Worksheets Don't Grow Dendrites - Role Plays, Drama, Pantomimes, Charades, and Storytelling (Chapter 14 and 15)

I am linking up with the Kinder Gals for Chapters 14 and 15 of our best practice book study! I have really enjoyed going through the different strategies in this book and reflecting on how I use them in my own teaching practice. This study was such a great idea! :D

Have your students represent data by lining up in a human bar graph. Then stand on a chair and snap a picture of the graph from aerial view!  (I know I have a picture of this, but I can’t find it!)

I love having kids act out their vocabulary words. It is one of my favorite Whole Brain Teaching strategies. I use Mirror-Words, which has the kids repeat my words and mirror my gestures. It really helps solidify those vocabulary concepts.  (I have pictures of this, too! Where ARE they?!)

I love having my students perform class plays. We often don’t have enough time to be able to rehearse to the point that all their lines are memorized, so I often do a variation that I call a Reader’s Theater Play. Basically, they perform Reader’s Theater Plays for an audience, complete with basic costumes and set changes.

A Christmas Carol play
Marley's Ghost wore paper chains and a head wrap. 

A Christmas Carol play
We collaborated with the music teacher to get some different "costumes" and wigs. 
This is Fezziwig with a young Ebenezer. You can see the "fireplace" in the background. 

This is really motivating for my struggling readers. They get the opportunity to practice their lines over and over (repeated reading!), but still have the play script for help the day of the play. The best part is that many students practice their lines so much, they end up memorizing them anyways! Our class plays are always memorable and SO MUCH FUN! The other classes love to come watch them.

A Christmas Carol play
The Ghost of Christmas future repurposed an old Halloween costume. 
We spun the "fireplace" around to reveal a graveyard on the back. 

A Christmas Carol play
Tiny Tim delivers his (or in this case, her) classic line to finish the play. 

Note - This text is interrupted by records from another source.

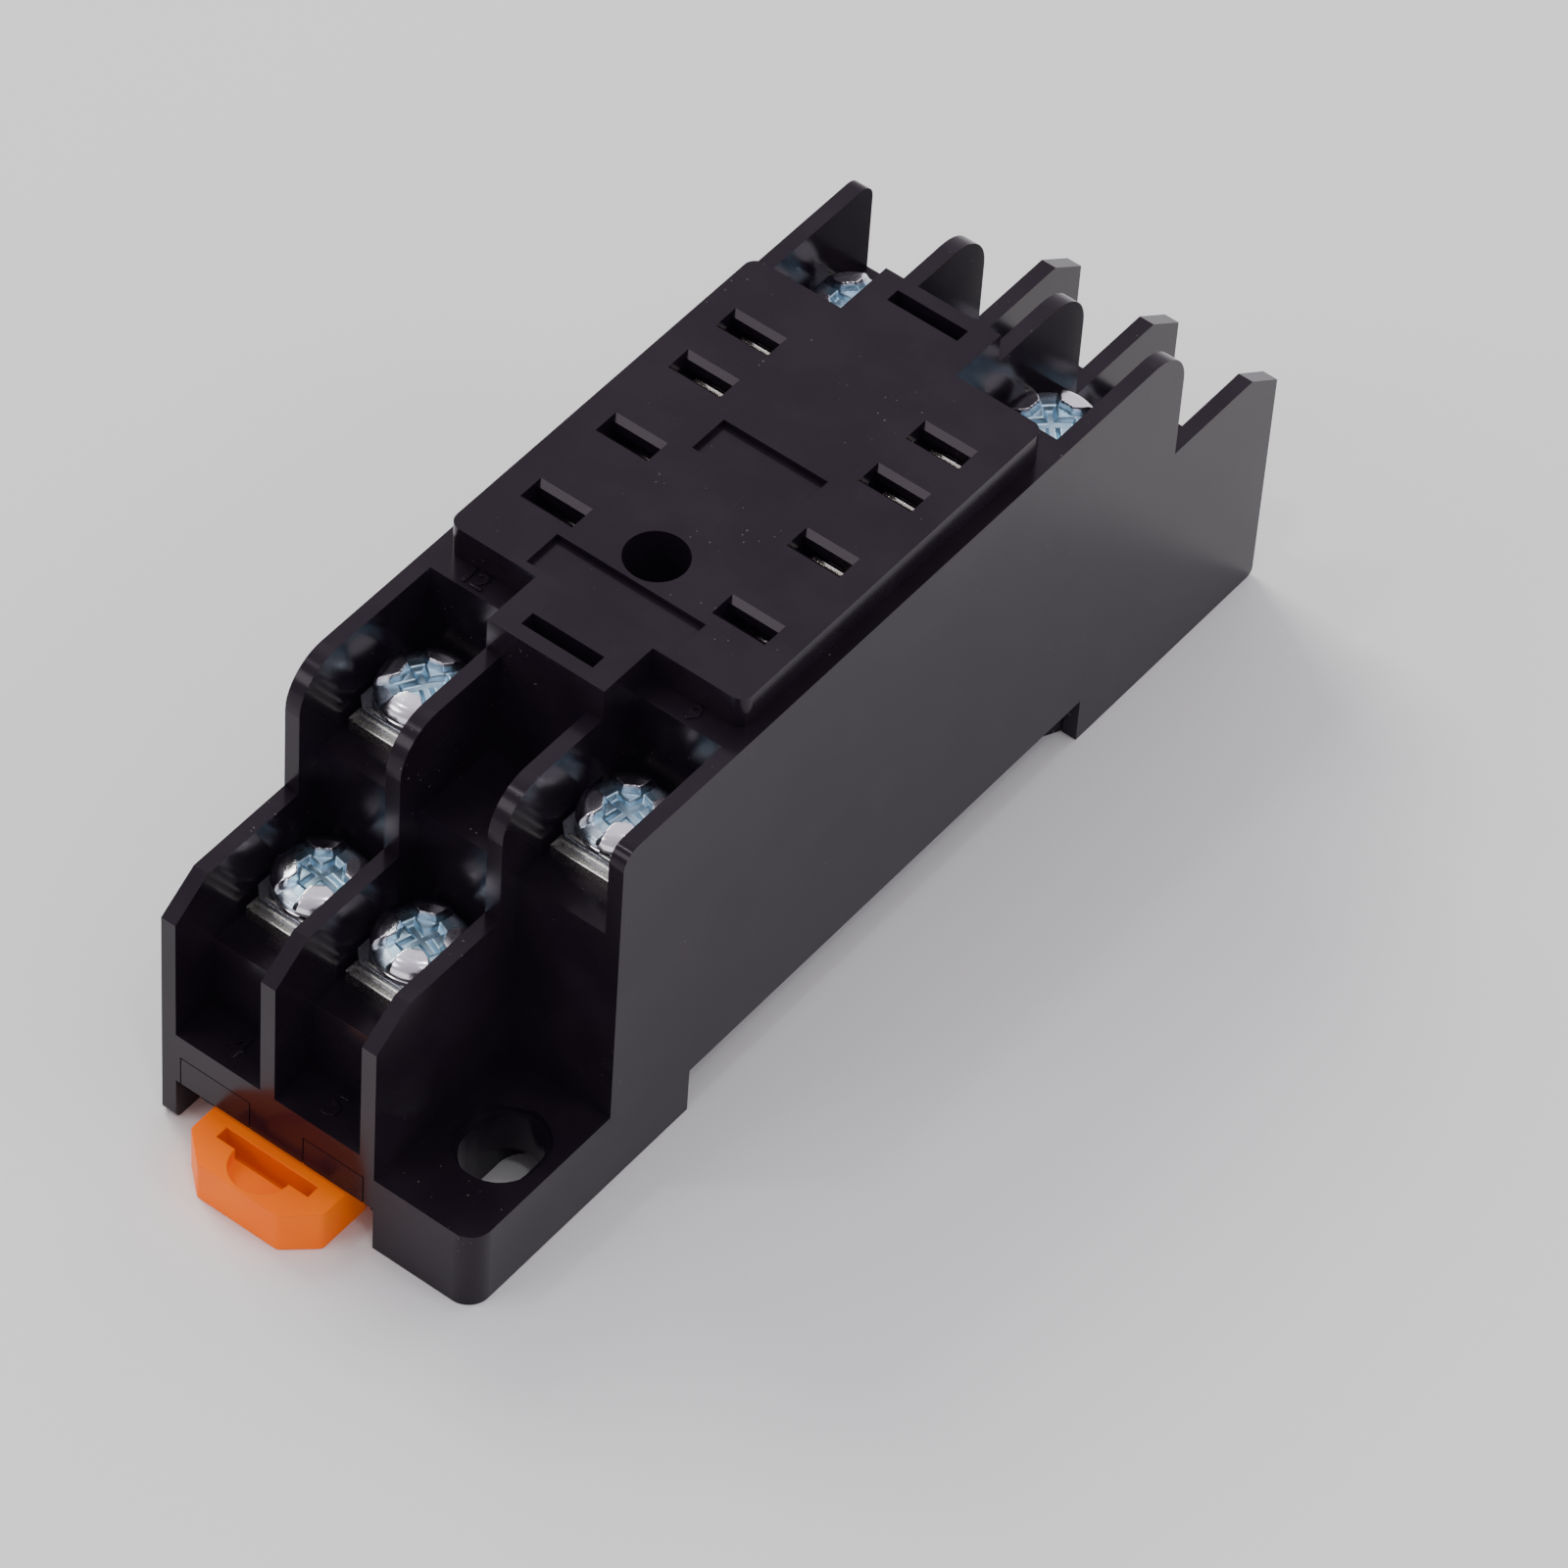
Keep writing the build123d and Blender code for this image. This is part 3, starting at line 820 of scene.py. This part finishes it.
@dataclass
class TerminalNumbers:
    """Raised numbers on the ledges and on the floors of the wire entries."""

    relief: float = 0.14
    sink: float = 0.03
    edge: float = 0.025
    cap_share: float = 0.7
    marks: tuple[Mark, ...] = (
        Mark("12", -7.6, -14.05, 27.2, 1.15), Mark("9", 7.4, -14.05, 27.2, 1.15),
        Mark("4", -6.9, -34.5, 7.15, 1.7), Mark("5", -0.2, -34.3, 7.15, 1.7),
        Mark("14", 7.6, 14.15, 27.2, 1.15), Mark("13", -7.4, 14.15, 27.2, 1.15),
        Mark("8", 6.9, 34.4, 7.15, 1.7), Mark("1", 0.2, 34.4, 7.15, 1.7))

    def build(self, material: bpy.types.Material) -> None:
        """Builds every number as a mesh that rises from its ledge.

        Args:
            material: Finish of the moulding.
        """
        for index, mark in enumerate(self.marks, 1):
            curve = bpy.data.curves.new(f"number_{index}", "FONT")
            curve.body = mark.text
            curve.align_x, curve.align_y = "CENTER", "CENTER"
            curve.size = mark.height / self.cap_share * MM
            curve.extrude = self.relief / 2 * MM
            curve.bevel_depth = self.edge * MM
            curve.bevel_resolution = 1
            curve.resolution_u = 4
            source = bpy.data.objects.new(f"number_{index}", curve)
            mesh = bpy.data.meshes.new_from_object(source)
            bpy.data.objects.remove(source)
            place = Vector((mark.x, mark.y, mark.z + self.relief / 2 - self.sink)) * MM
            mesh.transform(Matrix.Translation(place))
            mesh.materials.clear()
            mesh.materials.append(material)
            thing = bpy.data.objects.new(f"terminal_number_{index}", mesh)
            bpy.context.scene.collection.objects.link(thing)
            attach(thing, "socket")
        log.info("numbers: %d", len(self.marks))


# Studio
@dataclass
class Softbox:
    """A square area light aimed at the socket, in metres and watts."""

    name: str
    place: Place
    size: float
    power: float
    tint: Place = (1.0, 1.0, 1.0)

    def build(self, target: Vector) -> None:
        """Makes the light.

        Args:
            target: Point that it is turned to, in metres.
        """
        lamp = bpy.data.lights.new(self.name, "AREA")
        lamp.energy, lamp.size, lamp.color = self.power, self.size, self.tint
        thing = bpy.data.objects.new(self.name, lamp)
        thing.location = self.place
        thing.rotation_euler = (target - Vector(self.place)).to_track_quat("-Z", "Y").to_euler()
        bpy.context.scene.collection.objects.link(thing)


@dataclass
class Studio:
    """Camera at the photograph's angle, pale floor and soft lights."""

    eye_mm: Place = (186.10, -262.61, 365.35)
    target_mm: Place = (7.4311, -5.1492, 14.0)
    roll_deg: float = 4.2883
    focal_px: float = 8753.0
    sensor_mm: float = 36.0
    view_from: float = 0.01
    view_to: float = 20.0
    floor_half: float = 3.0
    floor_gap: float = 0.00005
    light_target: Place = (0.0, 0.0, 0.015)
    sky_colour: Colour = (1.0, 0.94, 1.02, 1)
    sky_dim: float = 0.52
    sky_bright: float = 1.02
    sky_side: Place = (-0.57, 0.82, 0.0)
    boxes: tuple[Softbox, ...] = field(default_factory=lambda: (
        Softbox("key_box", (-0.90, 0.28, 0.92), 0.50, 8.5, (0.95, 1.0, 0.91)),
        Softbox("front_box", (-0.40, -0.80, 0.58), 0.34, 1.4, (1.0, 0.99, 0.98)),
        Softbox("glint_left", (-0.42, -0.40, 1.10), 0.08, 0.9),
        Softbox("glint_right", (0.46, -0.34, 1.12), 0.08, 0.9),
        Softbox("glint_top", (0.02, 0.10, 1.25), 0.08, 0.9),
        Softbox("side_box", (0.95, 0.20, 0.85), 0.40, 2.0, (0.95, 0.97, 1.0))))

    def build_camera(self) -> None:
        """Sets the camera: its axis through the target, rolled about it, with no shift."""
        data = bpy.data.cameras.new("camera")
        data.sensor_width = self.sensor_mm
        data.lens = self.focal_px * self.sensor_mm / IMAGE_SIDE
        data.clip_start, data.clip_end = self.view_from, self.view_to
        eye, target = Vector(self.eye_mm) * MM, Vector(self.target_mm) * MM
        back = (eye - target).normalized()
        right = Vector((0, 0, 1)).cross(back).normalized()
        up = back.cross(right)
        level = Matrix((right, up, back)).transposed()
        turn = level @ Matrix.Rotation(math.radians(self.roll_deg), 3, "Z")
        thing = bpy.data.objects.new("camera", data)
        thing.matrix_world = Matrix.Translation(eye) @ turn.to_4x4()
        bpy.context.scene.collection.objects.link(thing)
        bpy.context.scene.camera = thing

    def build_floor(self, low: float, material: bpy.types.Material) -> None:
        """Lays the floor just under the socket.

        Args:
            low: Its height in metres.
            material: Its finish.
        """
        s = self.floor_half
        mesh = bpy.data.meshes.new("floor")
        corners = [(-s, -s, low), (s, -s, low), (s, s, low), (-s, s, low)]
        mesh.from_pydata(corners, [], [(0, 1, 2, 3)])
        mesh.materials.append(material)
        thing = bpy.data.objects.new("floor", mesh)
        bpy.context.scene.collection.objects.link(thing)

    def build_world(self) -> None:
        """Makes a sky whose light grows evenly from one side of the studio to the other."""
        world = bpy.data.worlds.new("studio")
        g = Graph(world)
        look = g.add("ShaderNodeTexCoord", output="Generated")
        side = g.add("ShaderNodeVectorMath", {"operation": "DOT_PRODUCT"}, {0: look, 1: self.sky_side},
                     output="Value")
        power = side.ramp(-1.0, 1.0) * (self.sky_bright - self.sky_dim) + self.sky_dim
        sky = g.add("ShaderNodeBackground", {}, {"Color": self.sky_colour, "Strength": power})
        g.add("ShaderNodeOutputWorld", {}, {"Surface": sky}, output=None)
        bpy.context.scene.world = world

    def build(self) -> None:
        """Makes the camera, floor, lights and world."""
        self.build_camera()
        self.build_floor(cad_box[0].z - self.floor_gap, PaleFloor().build())
        for light in self.boxes:
            light.build(Vector(self.light_target))
        self.build_world()
        log.info("studio: %d lights", len(self.boxes))


# Sheet metals
# painted shade: the clamp washers' zinc is darker and bluer than the ridges pressed in them, which take
# the brighter plate finish, to stand for the shade under the screw heads
PAINTED_SHADE_WASHER_ZINC = DrawnMetal("painted_shade_washer_zinc", colour=(0.40, 0.42, 0.47, 1), stain=(0.26, 0.28, 0.32, 1),
                         rough=0.16, grain=Grain.ALONG_X)
TINNED_STRIP = DrawnMetal("tinned_strip", colour=(0.74, 0.73, 0.68, 1), stain=(0.55, 0.52, 0.44, 1),
                          rough=0.20, grain=Grain.ALONG_Y)
SPRING_BRONZE = DrawnMetal("spring_bronze", colour=(0.80, 0.74, 0.60, 1), stain=(0.60, 0.50, 0.34, 1),
                           rough=0.18, grain=Grain.ALONG_Z)
CONTACT_EDGE = DrawnMetal("contact_edge", colour=(0.88, 0.86, 0.80, 1), stain=(0.82, 0.79, 0.72, 1),
                          rough=0.05, grain=Grain.ALONG_X, edge_mm=0.0, relief=0.03)


def main() -> None:
    """Builds the studio, dresses every CAD node and adds the fine pieces."""
    logging.basicConfig(level=logging.INFO)
    Studio().build()
    black = MouldedBlack().build()
    base = MouldedBlack("base_black", gloss=0.26).build()
    orange = MouldedOrange().build()
    zinc = BlueZinc().build()
    washer, plate = PAINTED_SHADE_WASHER_ZINC.build(), TINNED_STRIP.build()
    bronze, edge = SPRING_BRONZE.build(), CONTACT_EDGE.build()
    dress("housing", black)
    dress("base_plate", base)
    dress("din_clip", orange)
    Terminals(zinc, washer, plate).build()
    for number in TERMINALS:
        dress(f"contact_clip_{number}", bronze)
        ContactLip().build(number, edge)
    TerminalNumbers().build(black)


if __name__ == "__main__":
    main()
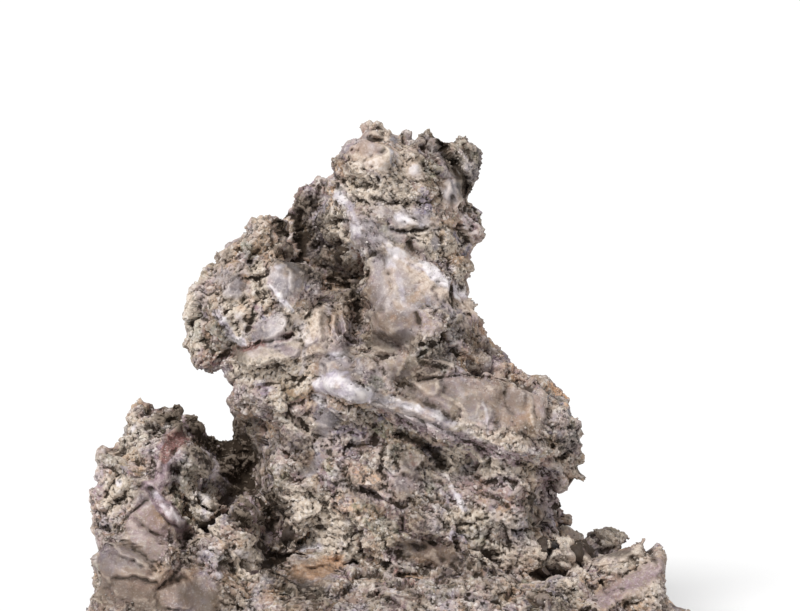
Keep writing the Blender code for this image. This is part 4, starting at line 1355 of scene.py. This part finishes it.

Before I teach the coordinate grid with ordered pairs each year, I tell my kids that we are going on a field trip. This is, of course, a LIE. :D We aren't going anywhere. But we're going to PRETEND we're going somewhere. We close our eyes and travel through time and space to get to none other than ... the Empire State Building. Oooh, aaaahhh. (We learn about it earlier in the year from the read aloud Sky Boys. If you haven't read it, you should!) Next, we imagine that we are going to go to the very top of the building and what we will do to get there. This involves walking horizontally into the door to get to the elevator. Once in the elevator, we move vertically up to the top of the building. . Well, this is the exact same order that you must ALWAYS use when finding ordered pairs on a coordinate grid. After we "visit" the Empire State building, I tie the story directly into the concept of ordered pairs. It REALLY helps the concept "stick" with my students! 

This is another one of my favorite things to do with my kids. It is SO motivating for struggling readers. They think it is a blast and will beg to play this game. Here is a video that taught me how to do it! 

What are some of YOUR favorite ways to incorporate these strategies?


  1. Love the plays! Some of my favorite memories as a mom was when Megan and Tyler were in plays. I can still remember their lines!